Monday, I planned to take what in an earlier life was a homework assignment and turn it into an in-class exercise. I immediately ran into a problem of learning spaces–this is a hands-on activity that requires students to use computers to obtain data on several economic indicators. The right learning space should be a computer lab. Unfortunately, I don’t have access to such a lab at this hour. So instead I invited my students to bring in laptops if they had them and use the new wireless network to work along side me as I used the classroom’s PC which I projected on the screen. I told students that this would be another session where they should just listen, that I would email them the output we produced.

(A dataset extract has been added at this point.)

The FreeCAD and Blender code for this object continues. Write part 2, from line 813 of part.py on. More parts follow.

I began by reminding students that the topic of our discussion over the last several classes was determining the state of the economy. I told them that we would attempt to answer that question today using three economic indicators: the growth rate of real GDP, the rate of unemployment and the rate of inflation. I introduced them to the *Economic Report of the President,* both as a source of policy statements and also as a source for economic statistics. We examined the figures for nominal and real GDP, and the GDP deflator, confirming their respective relationships that we discussed from a theoretical discussion on Friday. Next we collected annual data for the three variables, dumping the results into a spreadsheet. We talked about how to characterize the data and I suggested computing means by decade. We compared the three indicators by decades from the 1960s until the 2000s, the data for which ended in 2004. We also looked at the most recent data available for the three variables, second quarter 2005 data for real economic growth, and September 2005 data for inflation and unemployment.

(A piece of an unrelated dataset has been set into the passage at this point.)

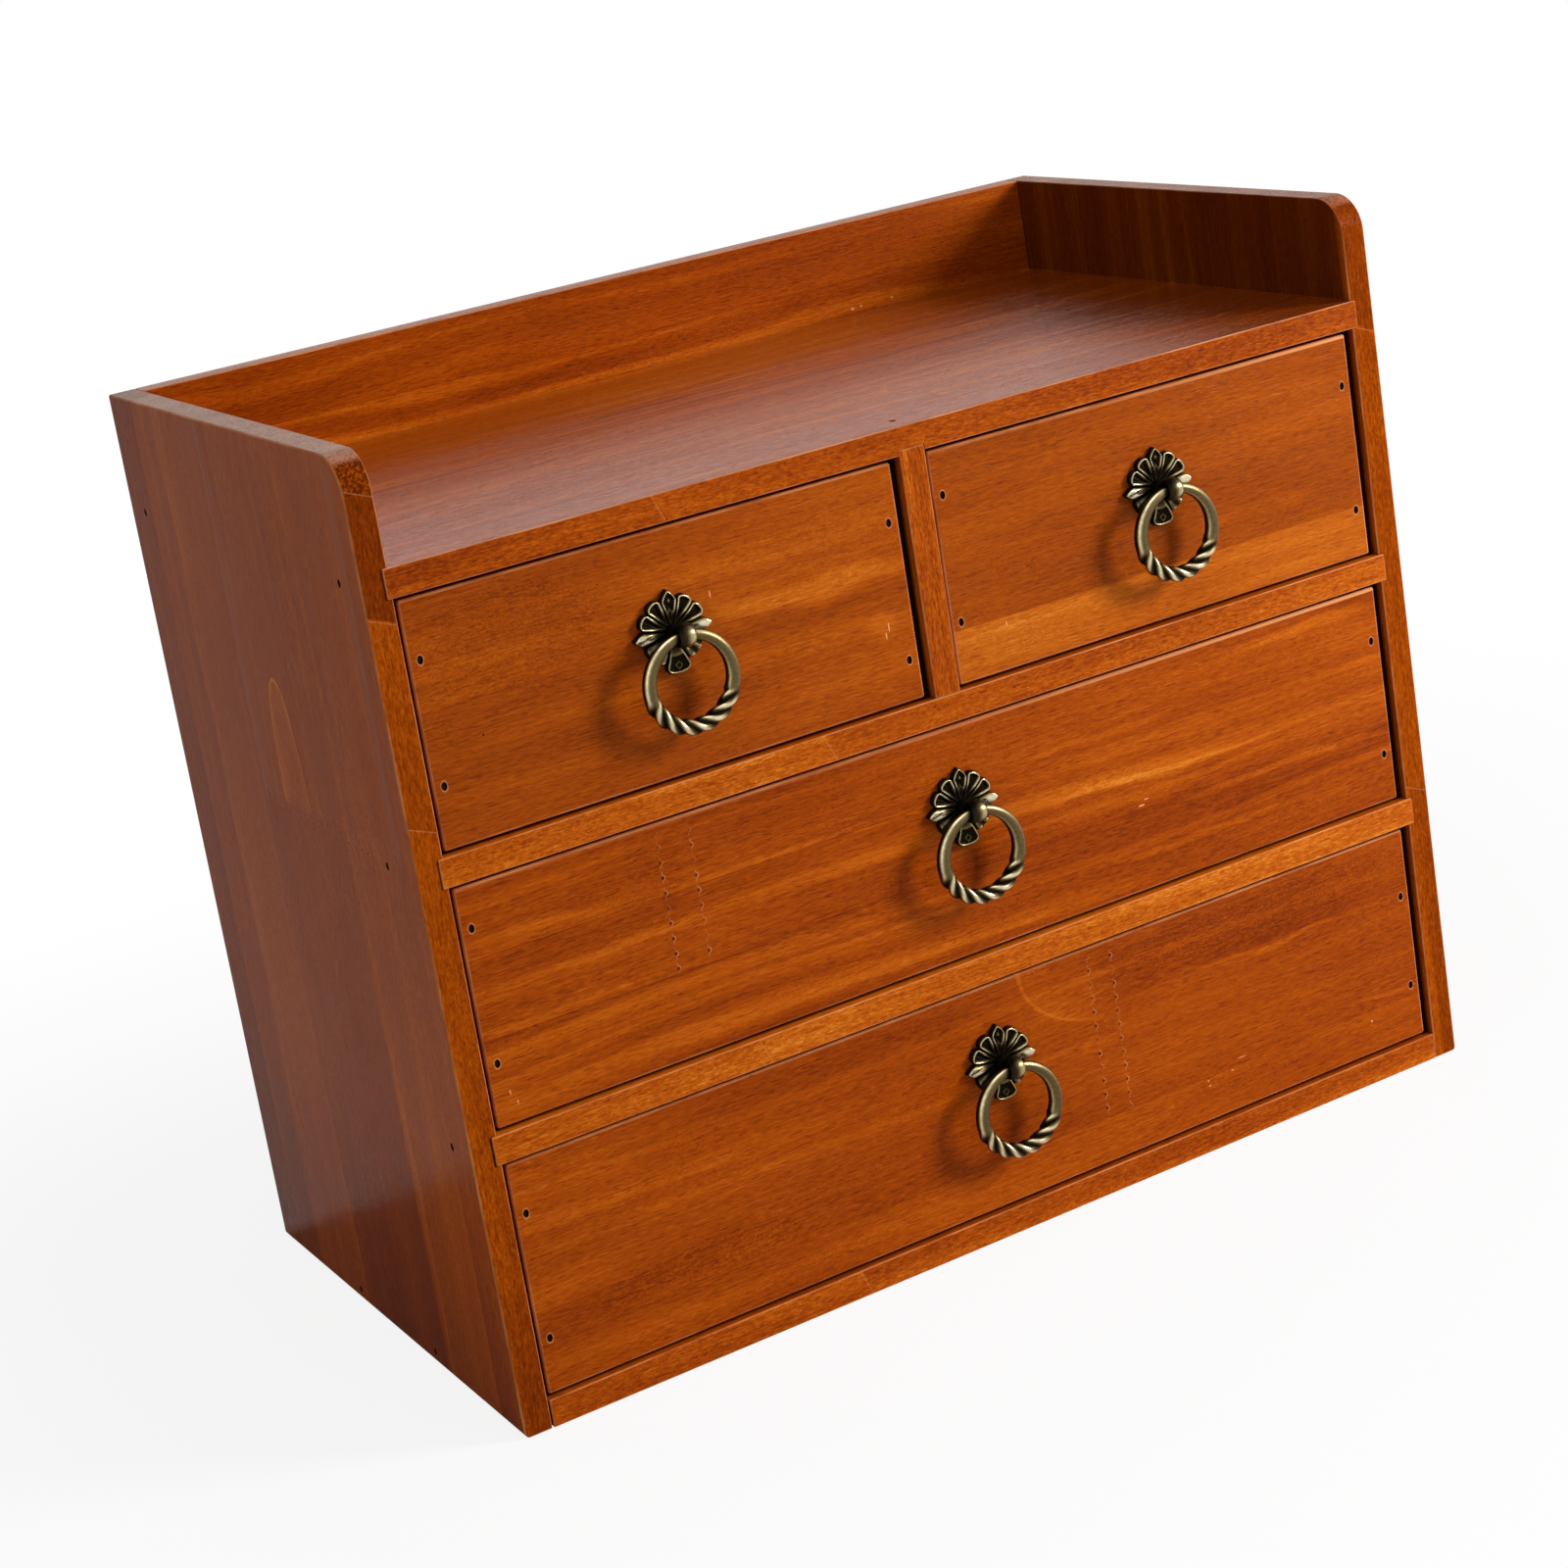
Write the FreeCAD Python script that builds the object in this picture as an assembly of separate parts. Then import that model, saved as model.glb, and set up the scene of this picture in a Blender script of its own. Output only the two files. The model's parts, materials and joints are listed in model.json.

I asked the class to try to draw conclusions about how the first half of the 2000s compared with the previous four decades. I wanted them to have to struggle to weigh the three variables to make a judgment. After some time, I introduced the concept of the Augmented Misery Index, defined as the sum of the inflation and unemployment rates minus the real growth rate. I stressed that this was only one way of drawing conclusions and a fairly simply way at that. Once we computed decade means for the augmented misery index the students concluded that the 2000s, at least to date, compared fairly well with the last three decades. This was interesting given that most students began this exercise with the perception that the U.S. economy was doing poorly.

After class I cleaned up the spreadsheet a bit to properly label it and then emailed it to all the students.

The more difficult question for me was assessing how this in-class exercise compared with doing the same thing but as an individual homework assignment. In the past many students have found this a difficult assignment to complete correctly since I didn’t tell them exactly where to obtain the data, or what inflation rate to use, and a number ended up with nominal GDP growth rates rather than real. Doing it in class, all students were able to follow the exercise to a correct conclusion, though it didn’t require as much engagement on their part. Costs and benefits. I’ll have to think about this some more.

Next time at least, I’ll arrange for a computer lab or get the students access to more laptops so they can do more of the activity themselves in groups. I can probably break up the exercise into parts and ask the groups to complete each part and then report back to me. Once each group has got each part correctly, we can go on to the next part. Perhaps this way we can achieve the interactivity *and* the correct outcome.

Maybe there’s a better idea. In class we could compare the decade of the 1990s with the previous three decades as outlined above. Then as a homework assignment, I could ask each group to compare the 2000s with the earlier decades. This would take the exercise a step further since they would have to do the homework without my assistence.

Or maybe I could split this into a two day assignment, where I don’t introduce the misery index until day 2, after they’ve done the homework part. Something to think about.